PROBLEM STATEMENT — Repeat the whole listing exactly as written.

═════ DATA SECTION ═════

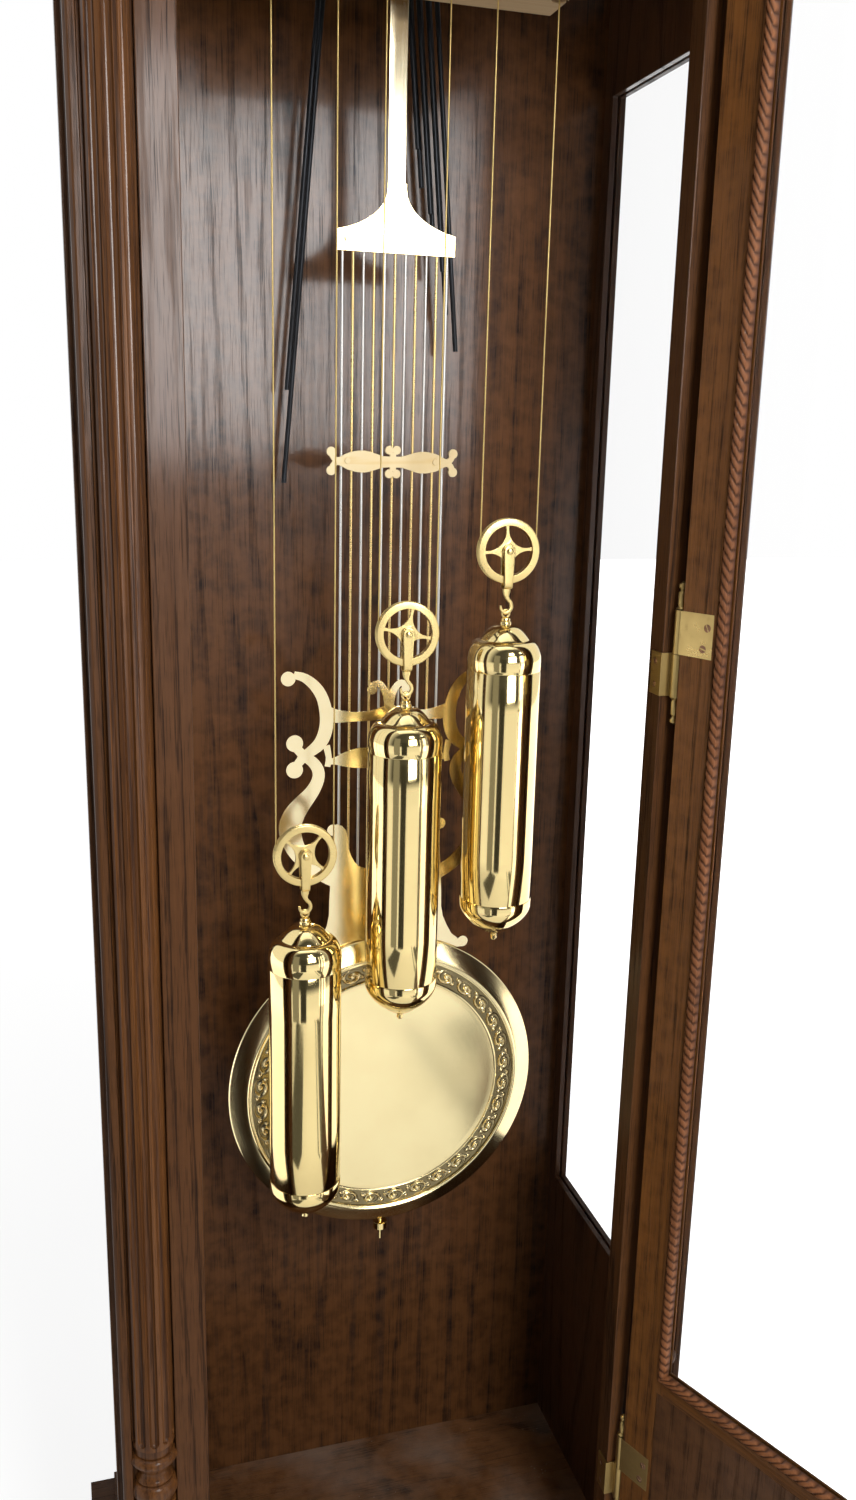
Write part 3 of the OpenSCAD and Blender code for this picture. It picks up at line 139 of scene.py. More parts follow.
def empty_material(name):
    """New material with an empty node tree."""
    mat = bpy.data.materials.new(name)
    mat.use_nodes = True
    mat.node_tree.nodes.clear()
    return mat, mat.node_tree


def sheet(name, w, h):
    """Flat sheet 2w by 2h at height 0, with the tree of its still empty material."""
    mesh = bpy.data.meshes.new(name)
    mesh.from_pydata([(-w, -h, 0), (w, -h, 0), (w, h, 0), (-w, h, 0)], [], [(0, 1, 2, 3)])
    mat, tree = empty_material(name)
    mesh.materials.append(mat)
    return linked(name, mesh), tree


def facing(at, target):
    """Matrix that stands at a place with its Z axis away from the target, so that a lamp shines on the target."""
    away = Vector(at) - Vector(target)
    return Matrix.Translation(at) @ away.to_track_quat("Z", "Y").to_matrix().to_4x4()


def studio_world():
    """Faint even light, and plain white where the camera, a mirror or glass looks at it.

    Mirrors see the dark half of the room above and behind the camera: white less 0.93 where y < -0.4 and z > 0."""
    world = bpy.data.worlds.new("studio")
    world.use_nodes = True
    tree = world.node_tree
    tree.nodes.clear()
    toward = xyz(source(tree, "TexCoord", "Generated"))
    path = put("LightPath", {}, tree)
    behind = mul(between(toward["Y"], -0.25, -0.6), between(toward["Z"], -0.06, 0.04))
    strength = mul_add(mul(behind, path["Is Glossy Ray"]), -0.93, 1)
    soft = put("Background", {"Color": WHITE, "Strength": 0.12}, tree)
    white = put("Background", {"Color": WHITE, "Strength": strength})
    sees = most(path["Is Camera Ray"], most(path["Is Glossy Ray"], path["Is Transmission Ray"]))
    mix = put("MixShader", {0: sees, 1: soft[0], 2: white[0]})
    put("OutputWorld", {0: mix[0]})
    scene.world = world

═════

RESPONSE TO THE EXERCISE —
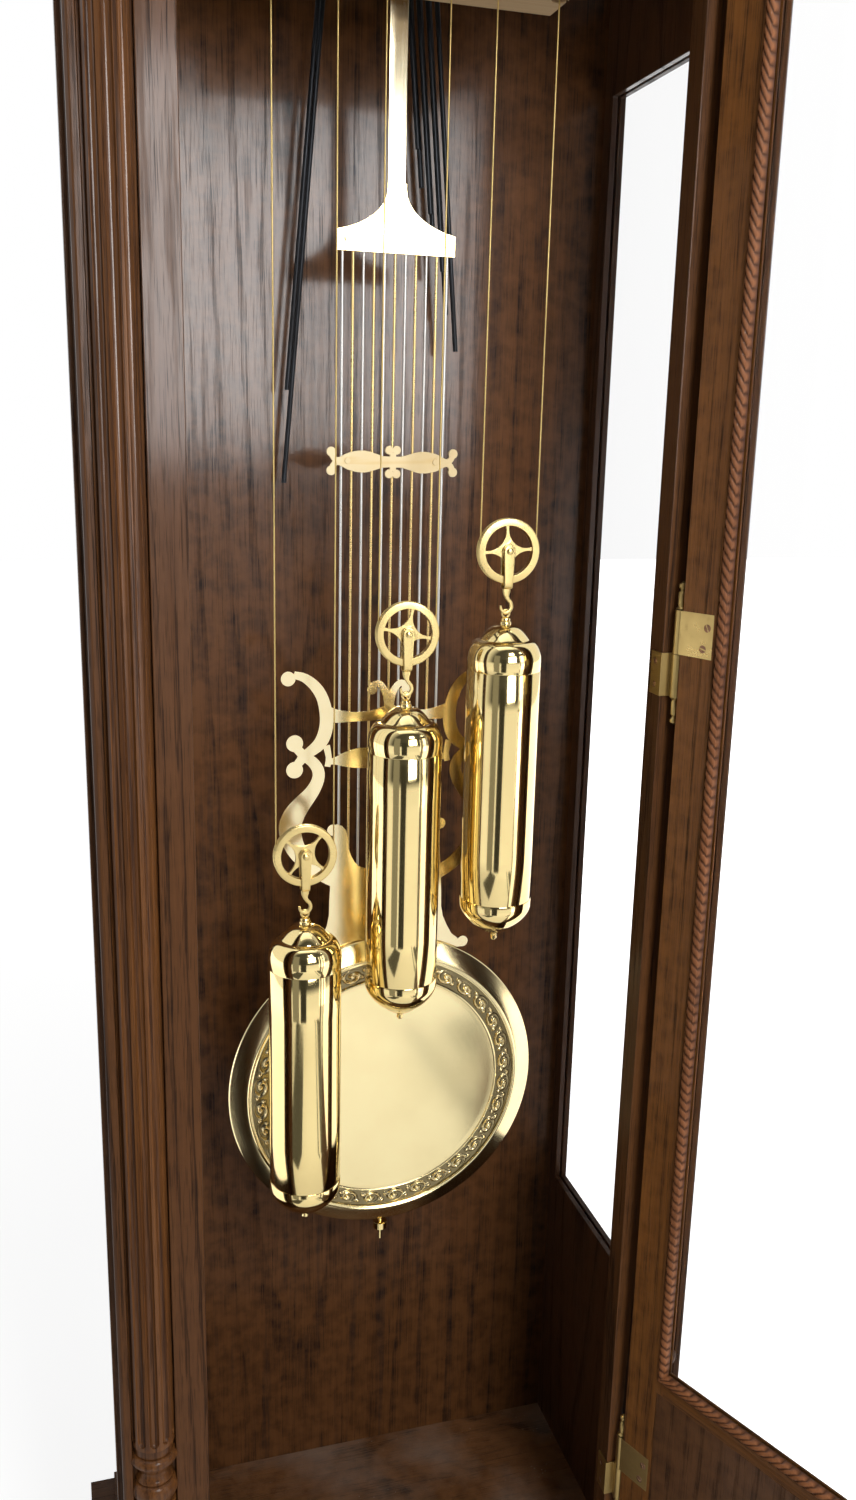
Write part 3 of the OpenSCAD and Blender code for this picture. It picks up at line 139 of scene.py. More parts follow.
def empty_material(name):
    """New material with an empty node tree."""
    mat = bpy.data.materials.new(name)
    mat.use_nodes = True
    mat.node_tree.nodes.clear()
    return mat, mat.node_tree


def sheet(name, w, h):
    """Flat sheet 2w by 2h at height 0, with the tree of its still empty material."""
    mesh = bpy.data.meshes.new(name)
    mesh.from_pydata([(-w, -h, 0), (w, -h, 0), (w, h, 0), (-w, h, 0)], [], [(0, 1, 2, 3)])
    mat, tree = empty_material(name)
    mesh.materials.append(mat)
    return linked(name, mesh), tree


def facing(at, target):
    """Matrix that stands at a place with its Z axis away from the target, so that a lamp shines on the target."""
    away = Vector(at) - Vector(target)
    return Matrix.Translation(at) @ away.to_track_quat("Z", "Y").to_matrix().to_4x4()


def studio_world():
    """Faint even light, and plain white where the camera, a mirror or glass looks at it.

    Mirrors see the dark half of the room above and behind the camera: white less 0.93 where y < -0.4 and z > 0."""
    world = bpy.data.worlds.new("studio")
    world.use_nodes = True
    tree = world.node_tree
    tree.nodes.clear()
    toward = xyz(source(tree, "TexCoord", "Generated"))
    path = put("LightPath", {}, tree)
    behind = mul(between(toward["Y"], -0.25, -0.6), between(toward["Z"], -0.06, 0.04))
    strength = mul_add(mul(behind, path["Is Glossy Ray"]), -0.93, 1)
    soft = put("Background", {"Color": WHITE, "Strength": 0.12}, tree)
    white = put("Background", {"Color": WHITE, "Strength": strength})
    sees = most(path["Is Camera Ray"], most(path["Is Glossy Ray"], path["Is Transmission Ray"]))
    mix = put("MixShader", {0: sees, 1: soft[0], 2: white[0]})
    put("OutputWorld", {0: mix[0]})
    scene.world = world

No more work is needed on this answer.